* Start *

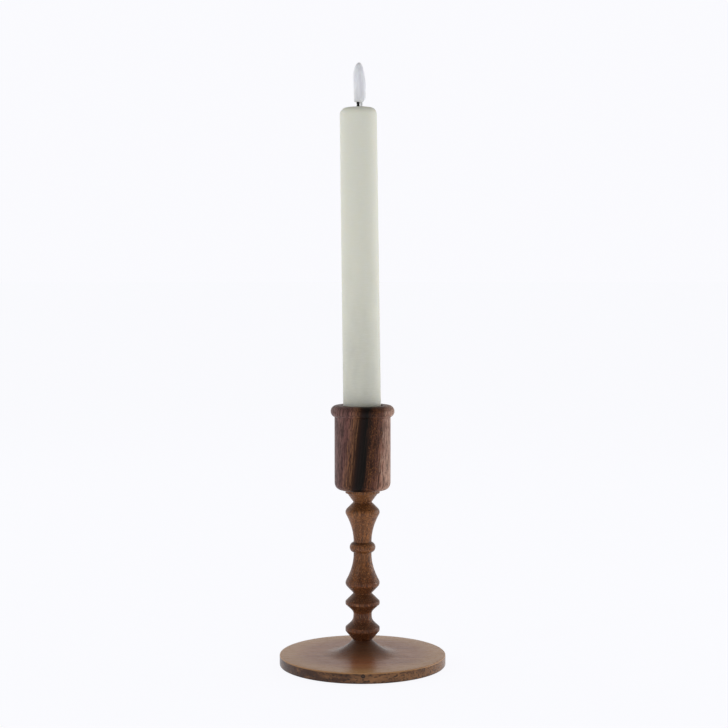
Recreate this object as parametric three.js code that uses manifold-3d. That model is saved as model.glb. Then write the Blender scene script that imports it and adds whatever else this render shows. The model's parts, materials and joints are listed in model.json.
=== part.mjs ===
// A turned wooden candlestick with an LED taper candle standing in its cup.
// Millimetres, +Z up. The origin is the centre of the felt pad's underside, on the table.
//
// The stick is three turned pieces of wood: a disc base with a raised boss, a baluster stem with
// a tenon at each end, and a cup bored for a candle. The stem is glued into the base and the cup,
// and a wood screw under the felt pad pulls its foot home. The candle is a wax sleeve on a plastic
// tube with two batteries in line, a circuit board, and an LED on a black wick inside a moulded
// flame. It stands loose in the cup, leaning a little. Its bottom cap twists off on two lugs, and
// carries the slide switch.
import * as THREE from "three";
import { mergeVertices } from "three/addons/utils/BufferGeometryUtils.js";
import Module from "manifold-3d";

const wasm = await Module();
wasm.setup();

// ---- Driving dimensions ---------------------------------------------------------------------

const glueLine = 0.05; // film of glue on the shoulders and round the tenons
const looseFit = 0.3; // clearance between pieces that are pushed or laid together
const leastWall = 0.6; // a hole's rounding never eats more of a wall than leaves this
const cutOver = 1; // how far a cutting tool runs past the face it enters

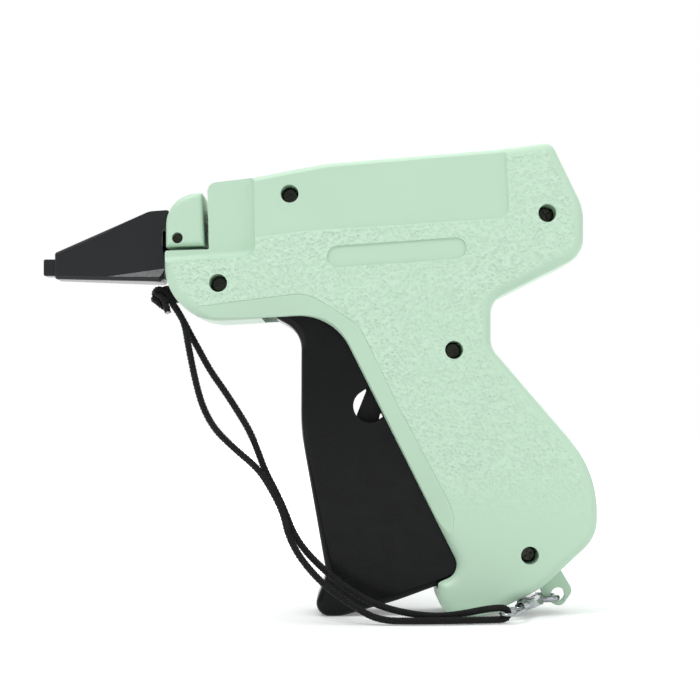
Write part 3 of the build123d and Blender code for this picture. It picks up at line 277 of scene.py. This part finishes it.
finishes = {
    "mint_abs": mintAbs(),
    # Gloss black ABS from a polished mould: sharp soft-edged reflections over a near-black base.
    "black_gloss": pressedPlastic("polished black ABS", {
        "colour": "#090A0B", "shade": "#0D0E0F", "roughness": (0.2, 0.3), "ior": 1.54, "mirror": 0.14,
        "ripple": 5 * mm, "bump": 0.3, "depth": 0.05 * mm}),
    # Black polypropylene with a fine spark finish: broad dull highlights and a greyer cast.
    "black_matte": pressedPlastic("satin black polypropylene", {
        "colour": "#16181A", "shade": "#1A1C1E", "roughness": (0.42, 0.55), "ior": 1.49, "mirror": 0.3,
        "ripple": 0.35 * mm, "bump": 0.35, "depth": 0.02 * mm}),
    # The cap's black ABS: less polished than the trigger, so that it only shines at a glancing angle.
    "cap_gloss": pressedPlastic("half-gloss black ABS", {
        "colour": "#15171A", "shade": "#181A1D", "roughness": (0.28, 0.36), "ior": 1.54, "mirror": 0.3,
        "ripple": 0.5 * mm, "bump": 0.25, "depth": 0.02 * mm}),
    # Acetal: waxy white with a slight yellow cast.
    "white_acetal": pressedPlastic("moulded white acetal", {
        "colour": "#ECEBE4", "shade": "#E4E2D8", "roughness": (0.30, 0.42), "ior": 1.48,
        "ripple": 0.8 * mm, "bump": 0.3, "depth": 0.02 * mm}),
    # Drawn and ground steel: bright, with fine lines.
    "bright_steel": rolledMetal("drawn bright steel", {
        "colour": "#C9CCD0", "shade": "#B7BBC0", "roughness": (0.16, 0.32), "hair": 0.25 * mm,
        "stretch": (1.0, 1.0, 6.0), "bump": 0.2}),
    # Zinc-plated screw steel: greyer and cloudier.
    "zinc_steel": rolledMetal("zinc-plated screw steel", {
        "colour": "#3F413B", "shade": "#272822", "roughness": (0.22, 0.4), "hair": 0.3 * mm,
        "stretch": (1.0, 1.0, 1.0), "bump": 0.35}),
    # Blackened steel: oiled black oxide, dull with a dark shine.
    "black_steel": rolledMetal("black-oxide steel", {
        "colour": "#1B1C1E", "shade": "#262729", "roughness": (0.35, 0.5), "hair": 0.3 * mm,
        "stretch": (1.0, 1.0, 1.0), "bump": 0.3}),
    # Chromed zinc casting: near mirror, with faint polishing marks.
    "chrome": rolledMetal("chromed zinc casting", {
        "colour": "#B4B8BC", "shade": "#8F9397", "roughness": (0.06, 0.16), "hair": 0.5 * mm,
        "stretch": (1.0, 1.0, 1.0), "bump": 0.12}),
    # Moulded rubber: dull, slightly grey.
    "rubber": pressedPlastic("moulded black rubber", {
        "colour": "#1E1E1F", "shade": "#262627", "roughness": (0.7, 0.85), "ior": 1.52,
        "ripple": 0.4 * mm, "bump": 0.4, "depth": 0.03 * mm}),
    "braid": braidedNylon(),
    "cutEnd": cutEnd(),
}

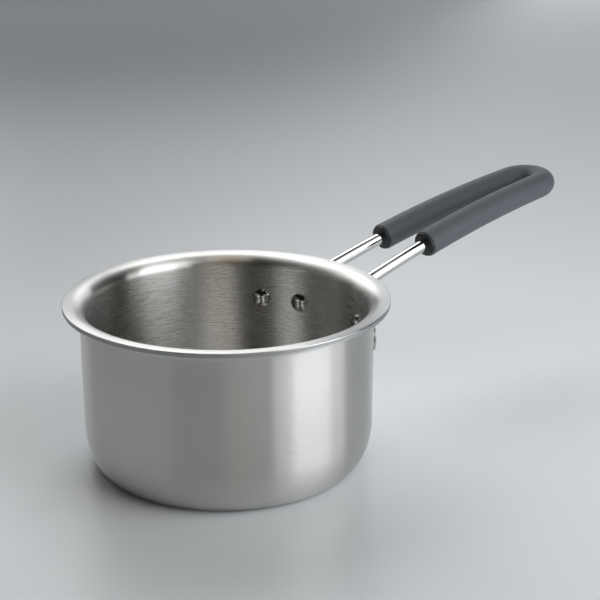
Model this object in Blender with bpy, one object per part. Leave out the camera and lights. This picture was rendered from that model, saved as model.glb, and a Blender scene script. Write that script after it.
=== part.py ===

* End *

» EXERCISE BRIEF:
Your task is to repeat the data exactly; please include every line.

» SOLUTION:
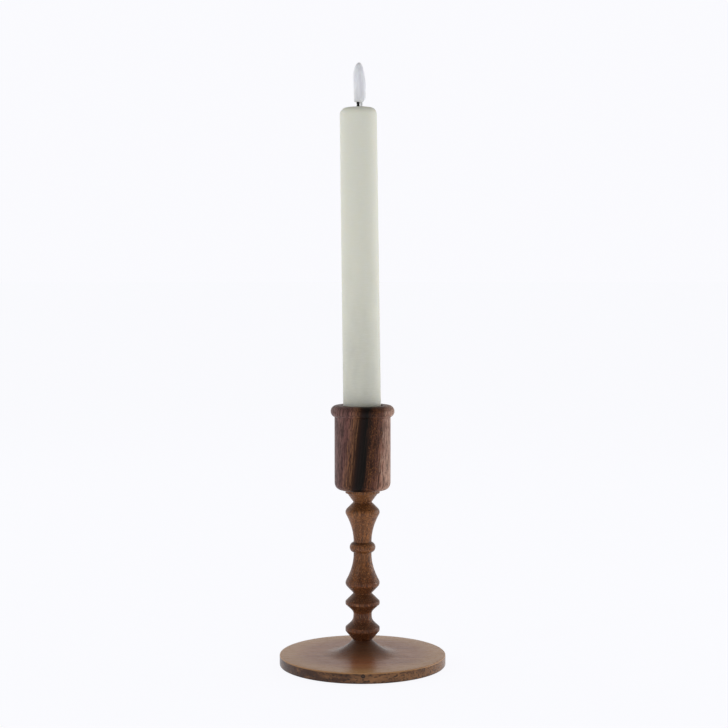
Recreate this object as parametric three.js code that uses manifold-3d. That model is saved as model.glb. Then write the Blender scene script that imports it and adds whatever else this render shows. The model's parts, materials and joints are listed in model.json.
=== part.mjs ===
// A turned wooden candlestick with an LED taper candle standing in its cup.
// Millimetres, +Z up. The origin is the centre of the felt pad's underside, on the table.
//
// The stick is three turned pieces of wood: a disc base with a raised boss, a baluster stem with
// a tenon at each end, and a cup bored for a candle. The stem is glued into the base and the cup,
// and a wood screw under the felt pad pulls its foot home. The candle is a wax sleeve on a plastic
// tube with two batteries in line, a circuit board, and an LED on a black wick inside a moulded
// flame. It stands loose in the cup, leaning a little. Its bottom cap twists off on two lugs, and
// carries the slide switch.
import * as THREE from "three";
import { mergeVertices } from "three/addons/utils/BufferGeometryUtils.js";
import Module from "manifold-3d";

const wasm = await Module();
wasm.setup();

// ---- Driving dimensions ---------------------------------------------------------------------

const glueLine = 0.05; // film of glue on the shoulders and round the tenons
const looseFit = 0.3; // clearance between pieces that are pushed or laid together
const leastWall = 0.6; // a hole's rounding never eats more of a wall than leaves this
const cutOver = 1; // how far a cutting tool runs past the face it enters

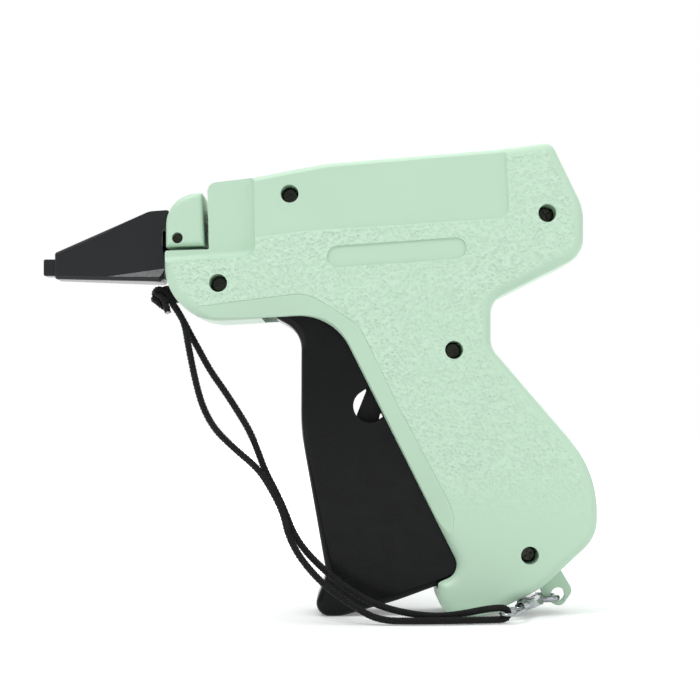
Write part 3 of the build123d and Blender code for this picture. It picks up at line 277 of scene.py. This part finishes it.
finishes = {
    "mint_abs": mintAbs(),
    # Gloss black ABS from a polished mould: sharp soft-edged reflections over a near-black base.
    "black_gloss": pressedPlastic("polished black ABS", {
        "colour": "#090A0B", "shade": "#0D0E0F", "roughness": (0.2, 0.3), "ior": 1.54, "mirror": 0.14,
        "ripple": 5 * mm, "bump": 0.3, "depth": 0.05 * mm}),
    # Black polypropylene with a fine spark finish: broad dull highlights and a greyer cast.
    "black_matte": pressedPlastic("satin black polypropylene", {
        "colour": "#16181A", "shade": "#1A1C1E", "roughness": (0.42, 0.55), "ior": 1.49, "mirror": 0.3,
        "ripple": 0.35 * mm, "bump": 0.35, "depth": 0.02 * mm}),
    # The cap's black ABS: less polished than the trigger, so that it only shines at a glancing angle.
    "cap_gloss": pressedPlastic("half-gloss black ABS", {
        "colour": "#15171A", "shade": "#181A1D", "roughness": (0.28, 0.36), "ior": 1.54, "mirror": 0.3,
        "ripple": 0.5 * mm, "bump": 0.25, "depth": 0.02 * mm}),
    # Acetal: waxy white with a slight yellow cast.
    "white_acetal": pressedPlastic("moulded white acetal", {
        "colour": "#ECEBE4", "shade": "#E4E2D8", "roughness": (0.30, 0.42), "ior": 1.48,
        "ripple": 0.8 * mm, "bump": 0.3, "depth": 0.02 * mm}),
    # Drawn and ground steel: bright, with fine lines.
    "bright_steel": rolledMetal("drawn bright steel", {
        "colour": "#C9CCD0", "shade": "#B7BBC0", "roughness": (0.16, 0.32), "hair": 0.25 * mm,
        "stretch": (1.0, 1.0, 6.0), "bump": 0.2}),
    # Zinc-plated screw steel: greyer and cloudier.
    "zinc_steel": rolledMetal("zinc-plated screw steel", {
        "colour": "#3F413B", "shade": "#272822", "roughness": (0.22, 0.4), "hair": 0.3 * mm,
        "stretch": (1.0, 1.0, 1.0), "bump": 0.35}),
    # Blackened steel: oiled black oxide, dull with a dark shine.
    "black_steel": rolledMetal("black-oxide steel", {
        "colour": "#1B1C1E", "shade": "#262729", "roughness": (0.35, 0.5), "hair": 0.3 * mm,
        "stretch": (1.0, 1.0, 1.0), "bump": 0.3}),
    # Chromed zinc casting: near mirror, with faint polishing marks.
    "chrome": rolledMetal("chromed zinc casting", {
        "colour": "#B4B8BC", "shade": "#8F9397", "roughness": (0.06, 0.16), "hair": 0.5 * mm,
        "stretch": (1.0, 1.0, 1.0), "bump": 0.12}),
    # Moulded rubber: dull, slightly grey.
    "rubber": pressedPlastic("moulded black rubber", {
        "colour": "#1E1E1F", "shade": "#262627", "roughness": (0.7, 0.85), "ior": 1.52,
        "ripple": 0.4 * mm, "bump": 0.4, "depth": 0.03 * mm}),
    "braid": braidedNylon(),
    "cutEnd": cutEnd(),
}

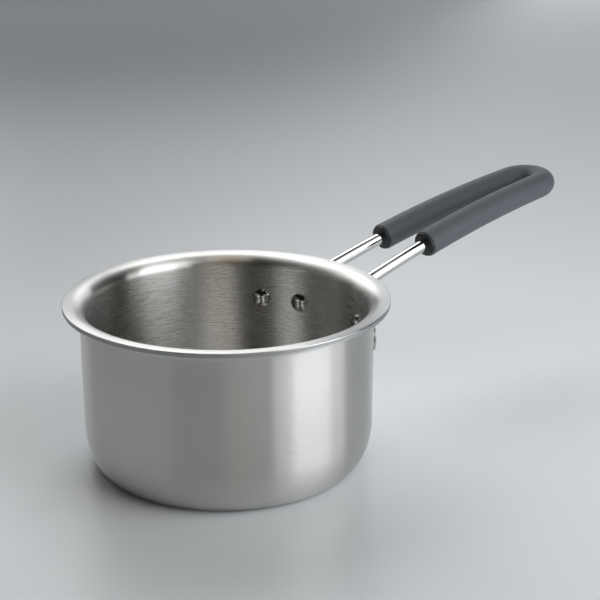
Model this object in Blender with bpy, one object per part. Leave out the camera and lights. This picture was rendered from that model, saved as model.glb, and a Blender scene script. Write that script after it.
=== part.py ===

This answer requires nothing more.